Perhaps the thing I like most about him is that his poetry IQ is up near Voltaire's, but he can talk Scooby-Doo, baseball, and rock-n-roll with the best of them. How do I not love Campbell? How do I not feel stunningly proud to share his work in another of my anthologies? At the 2012 Associated Writing Programs conference in Chicago, I hosted a reading for this anthology and Campbell brought the house down. It's not that the other readers weren't great, but that Campbell is a maestro. And clearly I'm not the only one who thinks so.

Anis: What does this anthology tell us broadly about what's strong and weak about contemporary American poetry? Disappointments? Epiphanies?

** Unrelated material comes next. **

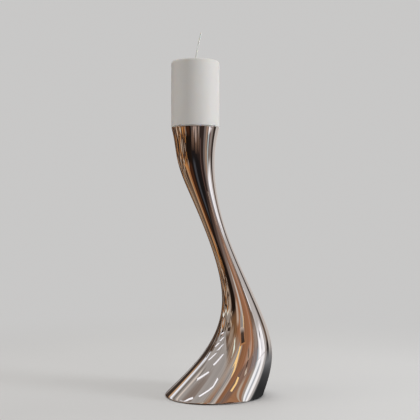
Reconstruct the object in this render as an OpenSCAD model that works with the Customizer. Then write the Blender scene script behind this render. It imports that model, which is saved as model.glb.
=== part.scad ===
// Candlestick: a hollow polished-metal stand that sweeps up from a flared foot in an S curve to a round
// top, where a pillar candle stands on a spike. Units are millimetres. The stand rests on z = 0, the
// candle's axis is x = 0, y = 0, and the foot swings out towards +X. Both halves mirror about y = 0.

/* [Stand] */
// Height of the stand from the table to the rim under the candle
stand_height = 387.5; // [360:0.5:480]
// Wall of the hollow stand, measured square to its surface
wall = 2; // [1.5:0.1:3]
// How far the body swings out sideways from the candle's axis
sway = 68; // [40:1:85]
// Radius of the rounded edge of the rim
rim_round = 1.2; // [0.5:0.1:2]

/* [Foot] */
// Width of the foot on the table, side to side
foot_width = 143; // [130:1:165]
// Depth of the foot on the table, front to back
foot_depth = 125; // [108:1:145]
// Distance of the foot's centre from the candle's axis
foot_shift = 26.2; // [14:0.2:34]
// How much fuller the foot is at the toe than at the heel, 0 for an ellipse
foot_egg = 0.08; // [0:0.01:0.12]
// Width of the body where the heel bulges out most
heel_width = 103.5; // [94:0.5:114]
// Height of the heel's bulge
heel_height = 56; // [50:1:62]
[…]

Ryan: I'll have to let readers tell me what my anthology says to them about the landscape of contemporary American poetry, but after reading thousands of recent poems in the past few years for this project, my own research, and my own teaching, I can say this: I worry that many poets have become too complacent. It's easy to make a name for yourself and become--if you will ignore the financial implications of this term--a "professional" poet. My wife once quipped that she couldn't spit a watermelon seed off our back patio without hitting a poet in the face.

As one of my poetry professors at Florida State University once warned me, "Poetry is not big box office." But there's a draw to it in how it allows a level of communication beyond the vatic nothing of so much daily life. I wish more poets would not stand so pat with being fluent with poetry but push to break through to groundbreaking revelations and new modes of meaning. I suspect the superficiality of the digital world and its instant gratification model has a lot to do with this. Still, regardless of the personal or social forces at work, I long for more. This probably explains why my last single author poetry book was in 2006. The bar is high--not the bar of publication, but the bar of my own quest for excellence. It's a challenge worth pursuing. Just like the challenge of assembling an anthology that does justice to a massive subject like Chicago, Second City, the Queen of the West, the City of the Big Shoulders.